Clearly all you need to completely disguise yourself is to smash your hat and smear leaves and mud on your face. Don’t even bother changing your clothes. They will NEVER recognize you.


"Now, Ahuizotl, you know I love you, but I can't give you the ring 'til I've properly proposed."


Adorable Face #3.


Obvious and obligatory callback is obvious and obligatory.


Ah yes, the obvious action trope where a gang of well-armed assailants attack someone one at a time rather than altogether. That plan can’t possibly fail in any way!


Where exactly is this episode? The setting clearly indicates a Central American environment, yet the episode clearly establishes that it takes place in their version of Canada.

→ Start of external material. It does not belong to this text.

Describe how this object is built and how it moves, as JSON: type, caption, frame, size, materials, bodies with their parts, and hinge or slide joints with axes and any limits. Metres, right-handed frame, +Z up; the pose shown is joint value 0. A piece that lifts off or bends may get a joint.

I don’t recall there being many Mezo-American architecture up north, eh? Unless of course they traveled all the way down south, which I highly doubt.


Clearly she messed up on her own, so having five others helping her out will be just as bad, right? Logic!


Something tells me that slowly lowering her down into the piranha-infested waters would have been more effective that simply filling up the whole room with water. Cliché? Yes, but again, more effective.


And once he unleashes the eternal drought, Team Magma will finally be able to accomplish their goal of creating more dry ground for the Pokemon to inhabit—that is unless the legendary Groudon intervenes.


Do the spikes serve a utilitarian purpose, or are they simply aesthetic?


And when she finally releases herself from her binds, the weight of the iron shackles and bricks will drag her down beneath the waters below where, if the piranhas don’t off her, the inevitable drowning will.


What is with Pegasi not realizing they can fly?


"Drop the ring, Ahui....whatever your name is!"


Hula hoop!


What is with protagonists intentionally getting caught? They claim it’s to help them get to the villain, but the plan can obviously backfire on them.


It’s the evil monkey that lives inside Chris’s closet!


If the rings could easily be destroyed, why didn’t she just prevent all this and destroy the ring she had in the first place?


The audience now has diabetes!


Self-insert fan fiction becomes canon.